• **Supplied data**:
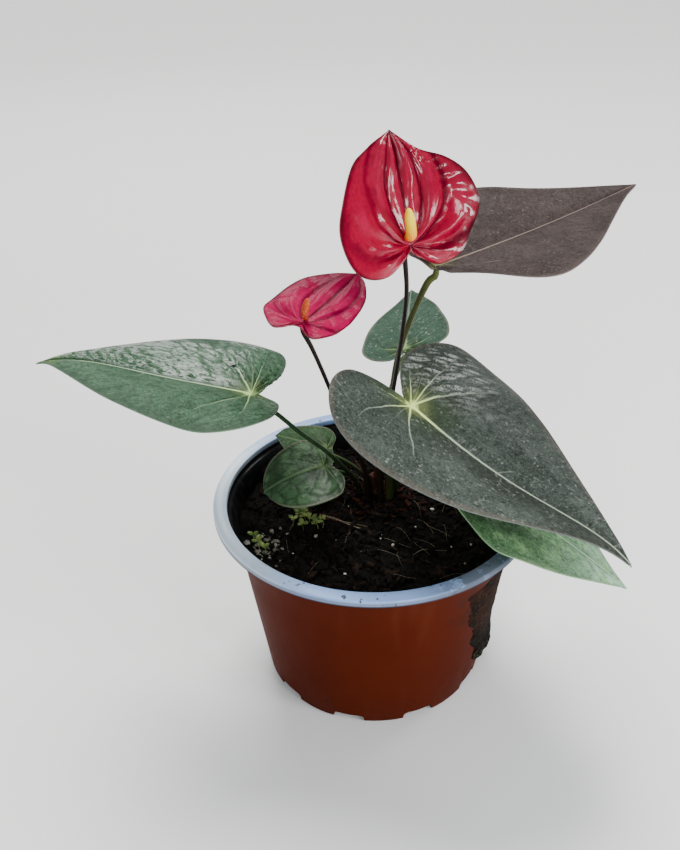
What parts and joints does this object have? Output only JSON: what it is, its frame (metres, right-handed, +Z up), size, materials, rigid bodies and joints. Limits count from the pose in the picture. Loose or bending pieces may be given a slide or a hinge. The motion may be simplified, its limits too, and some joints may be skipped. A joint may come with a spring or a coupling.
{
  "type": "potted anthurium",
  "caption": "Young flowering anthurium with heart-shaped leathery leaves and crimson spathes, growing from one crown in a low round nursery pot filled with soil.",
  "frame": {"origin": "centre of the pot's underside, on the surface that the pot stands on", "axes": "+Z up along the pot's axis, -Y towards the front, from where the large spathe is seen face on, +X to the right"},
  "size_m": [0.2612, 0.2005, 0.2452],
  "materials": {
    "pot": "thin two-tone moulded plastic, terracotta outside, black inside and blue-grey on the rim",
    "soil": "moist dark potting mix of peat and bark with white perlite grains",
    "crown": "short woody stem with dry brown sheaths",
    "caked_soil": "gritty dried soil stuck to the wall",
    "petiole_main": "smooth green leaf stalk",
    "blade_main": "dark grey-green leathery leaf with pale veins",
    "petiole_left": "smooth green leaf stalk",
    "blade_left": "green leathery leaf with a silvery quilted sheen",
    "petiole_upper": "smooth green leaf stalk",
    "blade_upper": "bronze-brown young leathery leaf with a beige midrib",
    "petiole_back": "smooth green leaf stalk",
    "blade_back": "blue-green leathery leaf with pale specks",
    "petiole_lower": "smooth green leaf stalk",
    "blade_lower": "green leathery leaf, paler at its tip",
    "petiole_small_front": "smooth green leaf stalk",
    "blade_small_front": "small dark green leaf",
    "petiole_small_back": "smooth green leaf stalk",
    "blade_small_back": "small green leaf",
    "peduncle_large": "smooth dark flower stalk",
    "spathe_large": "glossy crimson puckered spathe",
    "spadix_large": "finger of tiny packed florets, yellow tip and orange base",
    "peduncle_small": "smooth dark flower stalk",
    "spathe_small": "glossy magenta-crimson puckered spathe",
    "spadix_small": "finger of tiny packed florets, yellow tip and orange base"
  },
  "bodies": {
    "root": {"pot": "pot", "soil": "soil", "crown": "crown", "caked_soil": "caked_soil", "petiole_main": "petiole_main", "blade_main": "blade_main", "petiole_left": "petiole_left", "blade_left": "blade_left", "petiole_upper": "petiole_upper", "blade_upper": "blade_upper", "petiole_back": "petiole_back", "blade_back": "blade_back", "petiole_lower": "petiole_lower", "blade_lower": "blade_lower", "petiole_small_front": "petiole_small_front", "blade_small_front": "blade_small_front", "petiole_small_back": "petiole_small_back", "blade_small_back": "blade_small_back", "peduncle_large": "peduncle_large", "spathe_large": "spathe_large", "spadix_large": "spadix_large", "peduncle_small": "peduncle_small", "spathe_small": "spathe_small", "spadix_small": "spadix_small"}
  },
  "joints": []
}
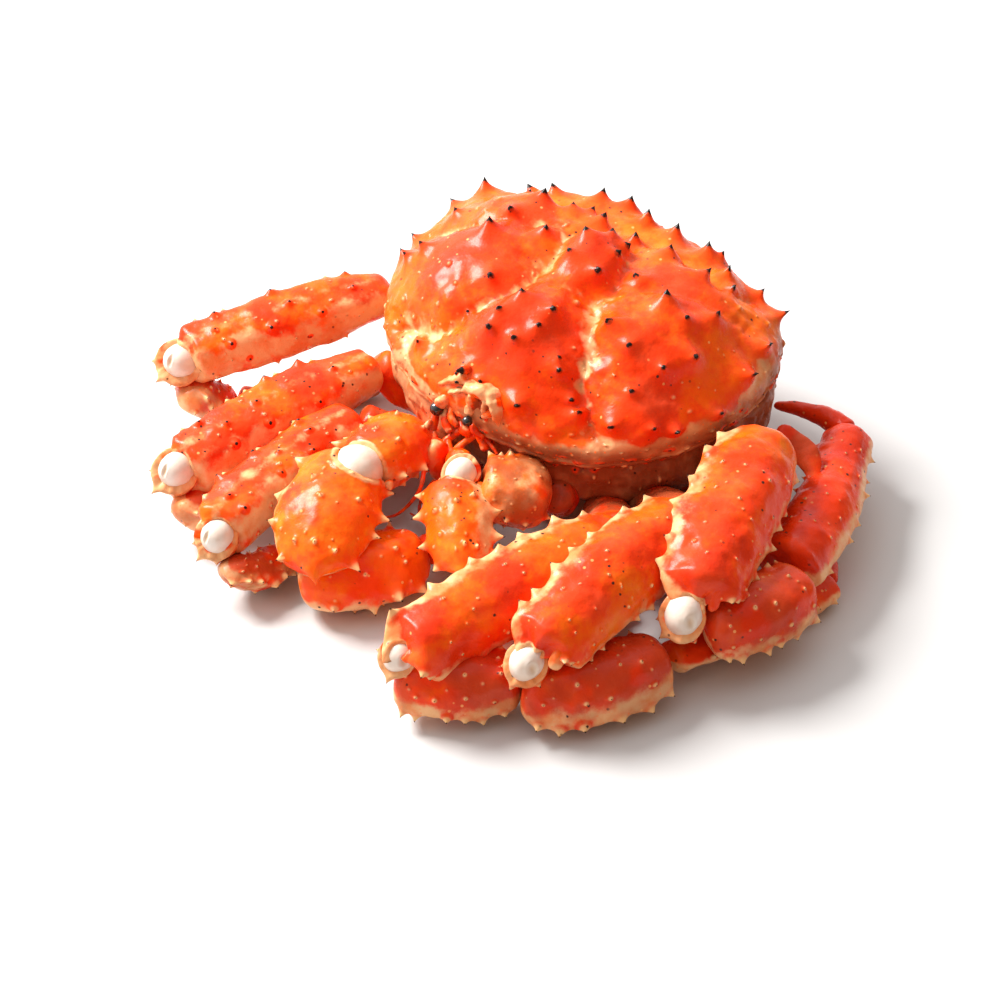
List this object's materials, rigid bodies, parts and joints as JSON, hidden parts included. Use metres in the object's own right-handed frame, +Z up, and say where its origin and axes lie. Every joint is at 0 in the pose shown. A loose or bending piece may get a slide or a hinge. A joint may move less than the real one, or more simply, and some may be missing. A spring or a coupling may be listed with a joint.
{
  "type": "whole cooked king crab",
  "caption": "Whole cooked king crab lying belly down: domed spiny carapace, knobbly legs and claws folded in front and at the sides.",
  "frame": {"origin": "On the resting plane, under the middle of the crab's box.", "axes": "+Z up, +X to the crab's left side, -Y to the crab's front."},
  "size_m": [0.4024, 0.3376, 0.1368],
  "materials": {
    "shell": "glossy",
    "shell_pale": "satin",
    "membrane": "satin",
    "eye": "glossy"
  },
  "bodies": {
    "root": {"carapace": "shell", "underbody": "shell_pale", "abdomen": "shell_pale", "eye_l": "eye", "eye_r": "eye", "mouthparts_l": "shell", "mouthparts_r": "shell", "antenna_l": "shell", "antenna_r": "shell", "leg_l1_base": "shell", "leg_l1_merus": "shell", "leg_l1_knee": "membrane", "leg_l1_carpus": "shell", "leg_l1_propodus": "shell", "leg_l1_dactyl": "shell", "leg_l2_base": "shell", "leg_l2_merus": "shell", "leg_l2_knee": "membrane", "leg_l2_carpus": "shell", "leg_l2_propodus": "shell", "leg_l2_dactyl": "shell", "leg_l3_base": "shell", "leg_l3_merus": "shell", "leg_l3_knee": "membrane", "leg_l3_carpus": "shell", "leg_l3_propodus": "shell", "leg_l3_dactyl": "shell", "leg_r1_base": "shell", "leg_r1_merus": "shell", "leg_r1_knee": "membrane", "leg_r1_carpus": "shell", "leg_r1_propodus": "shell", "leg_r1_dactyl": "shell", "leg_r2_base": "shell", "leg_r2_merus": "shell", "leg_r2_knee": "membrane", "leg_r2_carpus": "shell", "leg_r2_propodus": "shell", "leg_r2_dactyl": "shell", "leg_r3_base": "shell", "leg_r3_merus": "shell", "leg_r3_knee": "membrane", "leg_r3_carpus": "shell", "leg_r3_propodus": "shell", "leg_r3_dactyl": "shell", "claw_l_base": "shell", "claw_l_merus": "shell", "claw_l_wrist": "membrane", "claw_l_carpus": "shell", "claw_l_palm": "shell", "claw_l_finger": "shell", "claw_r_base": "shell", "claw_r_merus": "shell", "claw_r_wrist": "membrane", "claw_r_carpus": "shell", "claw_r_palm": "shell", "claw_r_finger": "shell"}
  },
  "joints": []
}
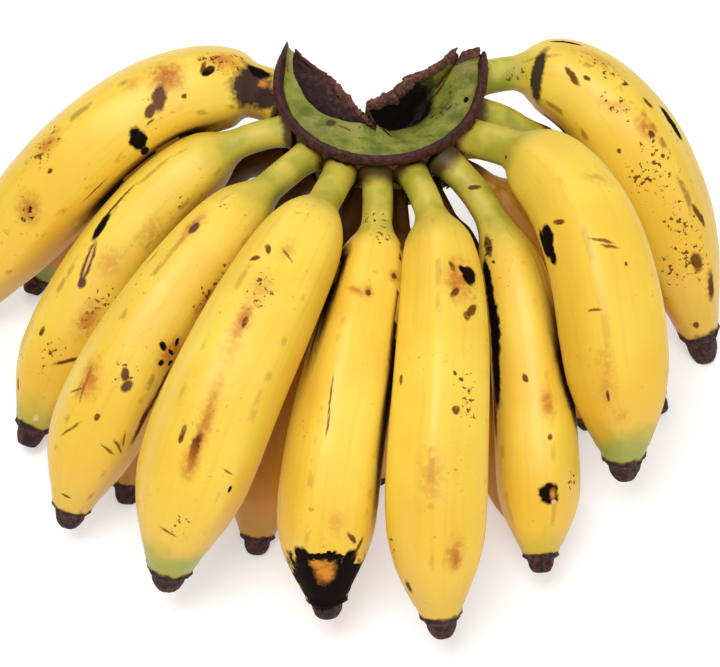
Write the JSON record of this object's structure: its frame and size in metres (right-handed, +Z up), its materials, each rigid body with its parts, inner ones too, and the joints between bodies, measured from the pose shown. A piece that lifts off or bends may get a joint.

• **What you are asked to do**: Give back each line above precisely as it stands.

• **Answer**:
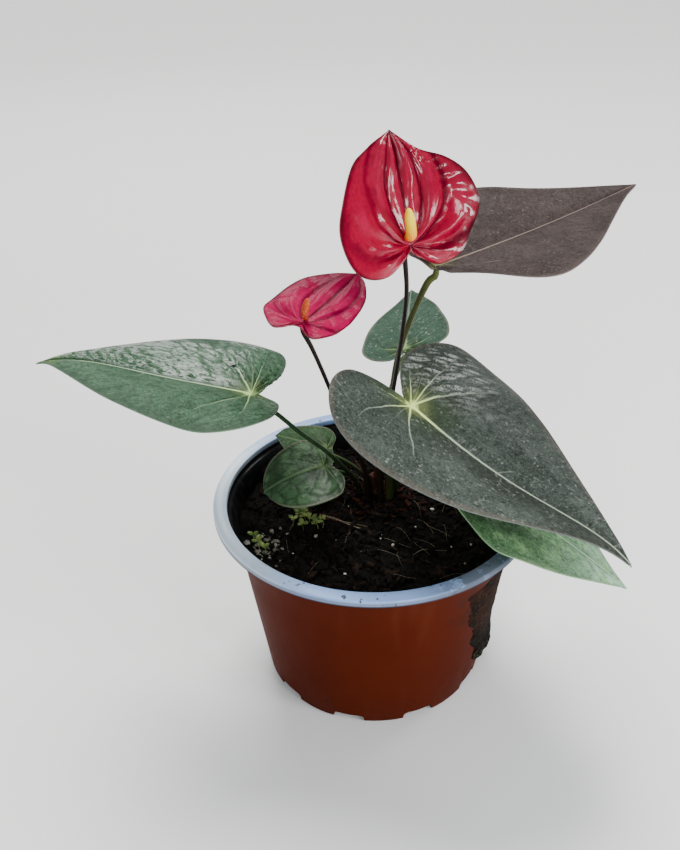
What parts and joints does this object have? Output only JSON: what it is, its frame (metres, right-handed, +Z up), size, materials, rigid bodies and joints. Limits count from the pose in the picture. Loose or bending pieces may be given a slide or a hinge. The motion may be simplified, its limits too, and some joints may be skipped. A joint may come with a spring or a coupling.
{
  "type": "potted anthurium",
  "caption": "Young flowering anthurium with heart-shaped leathery leaves and crimson spathes, growing from one crown in a low round nursery pot filled with soil.",
  "frame": {"origin": "centre of the pot's underside, on the surface that the pot stands on", "axes": "+Z up along the pot's axis, -Y towards the front, from where the large spathe is seen face on, +X to the right"},
  "size_m": [0.2612, 0.2005, 0.2452],
  "materials": {
    "pot": "thin two-tone moulded plastic, terracotta outside, black inside and blue-grey on the rim",
    "soil": "moist dark potting mix of peat and bark with white perlite grains",
    "crown": "short woody stem with dry brown sheaths",
    "caked_soil": "gritty dried soil stuck to the wall",
    "petiole_main": "smooth green leaf stalk",
    "blade_main": "dark grey-green leathery leaf with pale veins",
    "petiole_left": "smooth green leaf stalk",
    "blade_left": "green leathery leaf with a silvery quilted sheen",
    "petiole_upper": "smooth green leaf stalk",
    "blade_upper": "bronze-brown young leathery leaf with a beige midrib",
    "petiole_back": "smooth green leaf stalk",
    "blade_back": "blue-green leathery leaf with pale specks",
    "petiole_lower": "smooth green leaf stalk",
    "blade_lower": "green leathery leaf, paler at its tip",
    "petiole_small_front": "smooth green leaf stalk",
    "blade_small_front": "small dark green leaf",
    "petiole_small_back": "smooth green leaf stalk",
    "blade_small_back": "small green leaf",
    "peduncle_large": "smooth dark flower stalk",
    "spathe_large": "glossy crimson puckered spathe",
    "spadix_large": "finger of tiny packed florets, yellow tip and orange base",
    "peduncle_small": "smooth dark flower stalk",
    "spathe_small": "glossy magenta-crimson puckered spathe",
    "spadix_small": "finger of tiny packed florets, yellow tip and orange base"
  },
  "bodies": {
    "root": {"pot": "pot", "soil": "soil", "crown": "crown", "caked_soil": "caked_soil", "petiole_main": "petiole_main", "blade_main": "blade_main", "petiole_left": "petiole_left", "blade_left": "blade_left", "petiole_upper": "petiole_upper", "blade_upper": "blade_upper", "petiole_back": "petiole_back", "blade_back": "blade_back", "petiole_lower": "petiole_lower", "blade_lower": "blade_lower", "petiole_small_front": "petiole_small_front", "blade_small_front": "blade_small_front", "petiole_small_back": "petiole_small_back", "blade_small_back": "blade_small_back", "peduncle_large": "peduncle_large", "spathe_large": "spathe_large", "spadix_large": "spadix_large", "peduncle_small": "peduncle_small", "spathe_small": "spathe_small", "spadix_small": "spadix_small"}
  },
  "joints": []
}
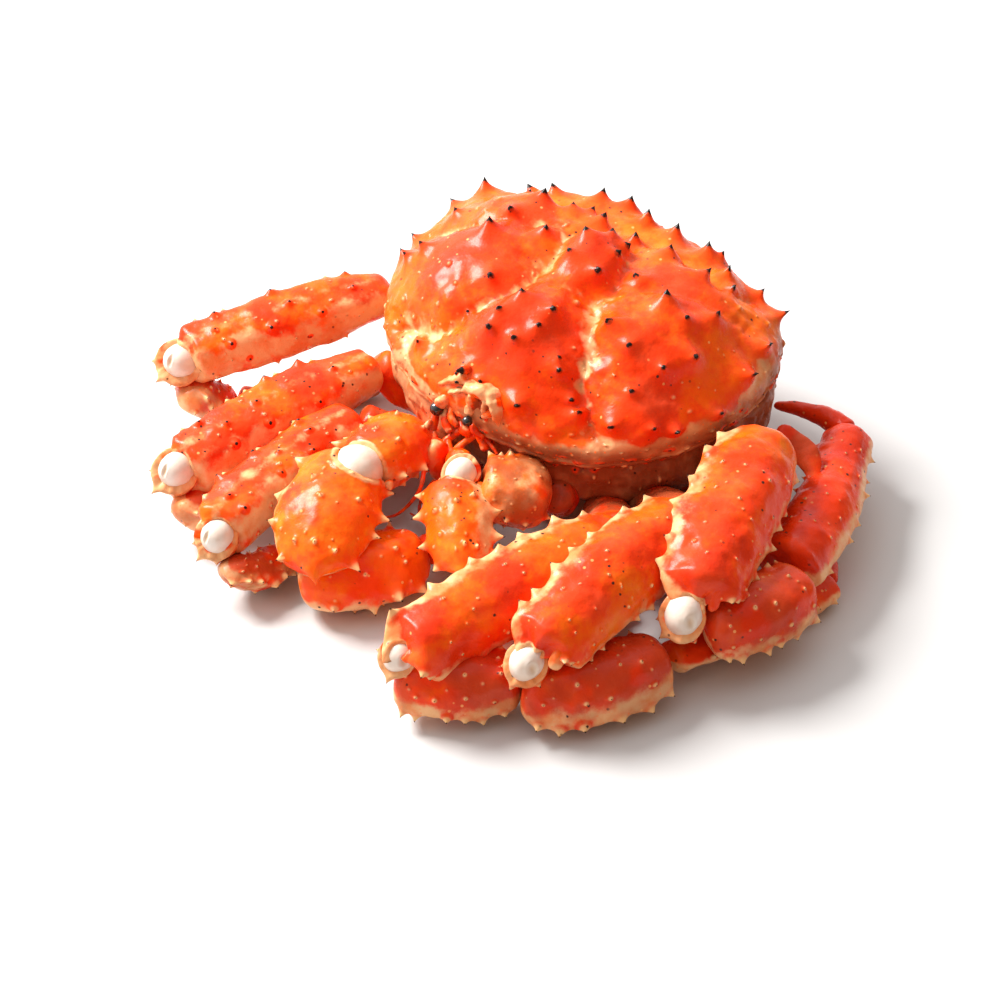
List this object's materials, rigid bodies, parts and joints as JSON, hidden parts included. Use metres in the object's own right-handed frame, +Z up, and say where its origin and axes lie. Every joint is at 0 in the pose shown. A loose or bending piece may get a slide or a hinge. A joint may move less than the real one, or more simply, and some may be missing. A spring or a coupling may be listed with a joint.
{
  "type": "whole cooked king crab",
  "caption": "Whole cooked king crab lying belly down: domed spiny carapace, knobbly legs and claws folded in front and at the sides.",
  "frame": {"origin": "On the resting plane, under the middle of the crab's box.", "axes": "+Z up, +X to the crab's left side, -Y to the crab's front."},
  "size_m": [0.4024, 0.3376, 0.1368],
  "materials": {
    "shell": "glossy",
    "shell_pale": "satin",
    "membrane": "satin",
    "eye": "glossy"
  },
  "bodies": {
    "root": {"carapace": "shell", "underbody": "shell_pale", "abdomen": "shell_pale", "eye_l": "eye", "eye_r": "eye", "mouthparts_l": "shell", "mouthparts_r": "shell", "antenna_l": "shell", "antenna_r": "shell", "leg_l1_base": "shell", "leg_l1_merus": "shell", "leg_l1_knee": "membrane", "leg_l1_carpus": "shell", "leg_l1_propodus": "shell", "leg_l1_dactyl": "shell", "leg_l2_base": "shell", "leg_l2_merus": "shell", "leg_l2_knee": "membrane", "leg_l2_carpus": "shell", "leg_l2_propodus": "shell", "leg_l2_dactyl": "shell", "leg_l3_base": "shell", "leg_l3_merus": "shell", "leg_l3_knee": "membrane", "leg_l3_carpus": "shell", "leg_l3_propodus": "shell", "leg_l3_dactyl": "shell", "leg_r1_base": "shell", "leg_r1_merus": "shell", "leg_r1_knee": "membrane", "leg_r1_carpus": "shell", "leg_r1_propodus": "shell", "leg_r1_dactyl": "shell", "leg_r2_base": "shell", "leg_r2_merus": "shell", "leg_r2_knee": "membrane", "leg_r2_carpus": "shell", "leg_r2_propodus": "shell", "leg_r2_dactyl": "shell", "leg_r3_base": "shell", "leg_r3_merus": "shell", "leg_r3_knee": "membrane", "leg_r3_carpus": "shell", "leg_r3_propodus": "shell", "leg_r3_dactyl": "shell", "claw_l_base": "shell", "claw_l_merus": "shell", "claw_l_wrist": "membrane", "claw_l_carpus": "shell", "claw_l_palm": "shell", "claw_l_finger": "shell", "claw_r_base": "shell", "claw_r_merus": "shell", "claw_r_wrist": "membrane", "claw_r_carpus": "shell", "claw_r_palm": "shell", "claw_r_finger": "shell"}
  },
  "joints": []
}
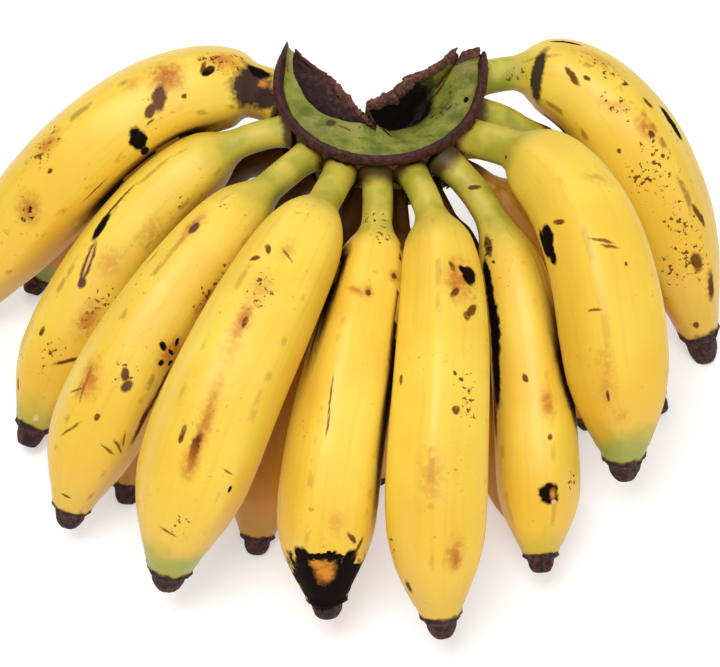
Write the JSON record of this object's structure: its frame and size in metres (right-handed, +Z up), its materials, each rigid body with its parts, inner ones too, and the joints between bodies, measured from the pose shown. A piece that lifts off or bends may get a joint.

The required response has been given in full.